Not only does Hughley help his team during a game, but he works hard at being a good teammate off the field as well.
“Tobijah is a great guy on and off the field ever since I’ve gotten to Louisville,” said Khalil Hunter, an offensive tackle for Louisville. Hunter is also, like Hughley, a walk-on, “He’s always been a leader to me and the team, and I can honestly say he’s my best friend here.”
Hughley started making an impact in high school and has never looked back since.
Life after football is always the biggest question mark for any student-athlete at both the high school and collegiate level. According to the NCAA, there are over 460,000 student-athletes around the United States, and the probability of making it to the professional level or getting drafted is small.
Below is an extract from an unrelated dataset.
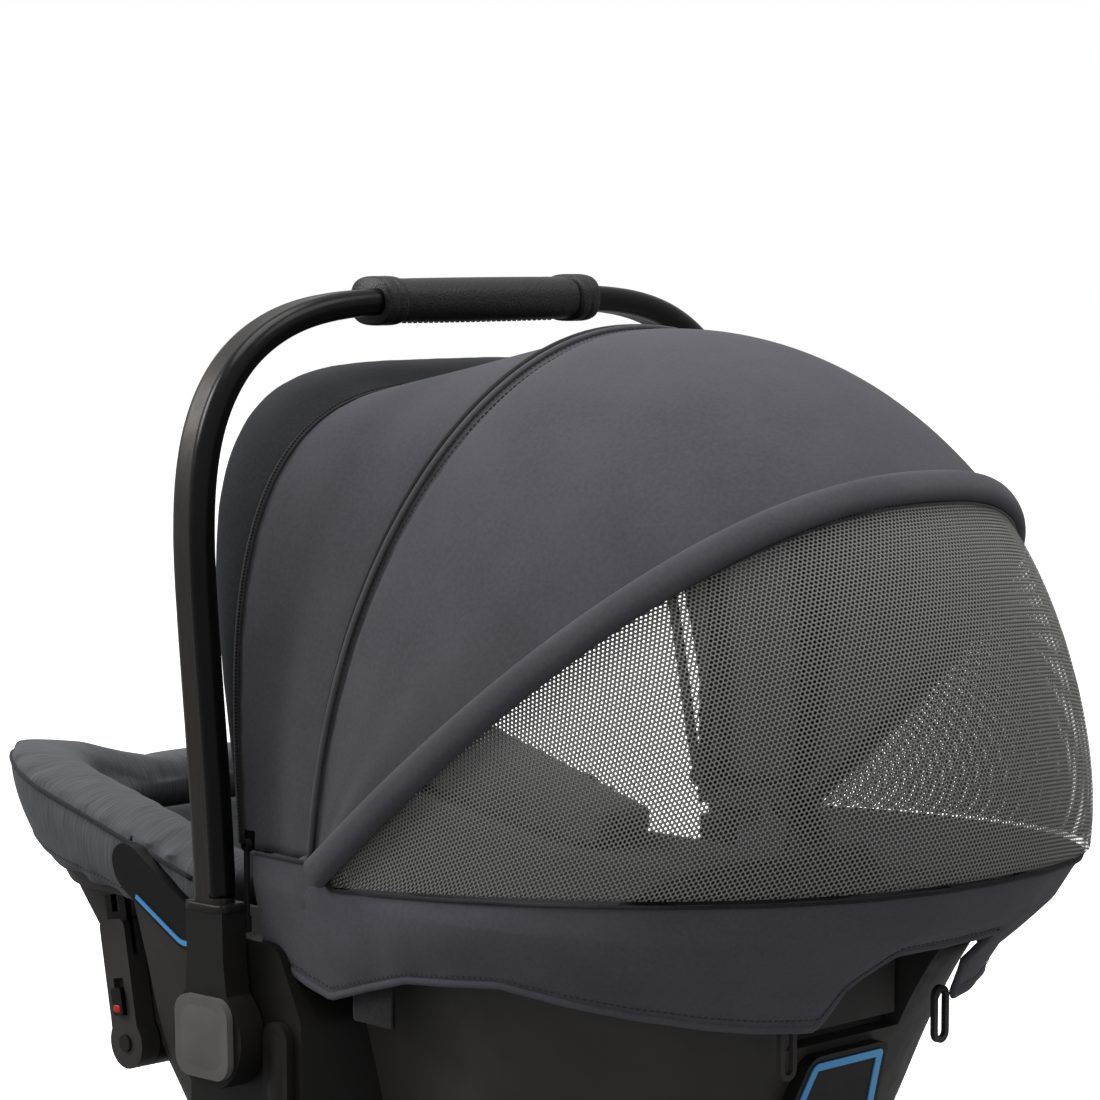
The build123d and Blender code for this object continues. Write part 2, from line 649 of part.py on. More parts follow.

Over one million high school students played football this past season, and under seven percent of those players will play college football. After college, the chances get thinner, as under two percent of college athletes play professionally.
“We work too hard to not want to go to the NFL, but if that doesn’t work out, it’ll be alright,” Hughley said. “I’ve made it a lot farther than anyone expected. Who would’ve thought a former Georgetown College signee would be starting at the University of Louisville?”
Hughley is a redshirt junior this season and an academic senior. He hopes to get his Masters degree in either business or education. Hughley graduates from Louisville in December.
“I just want to be remembered as a hard worker, someone who valued their education and came to Louisville to get his degree first,” said Hughley. “I want to be known as someone that loved playing football, and finally, someone that values God, their family, and their friends.”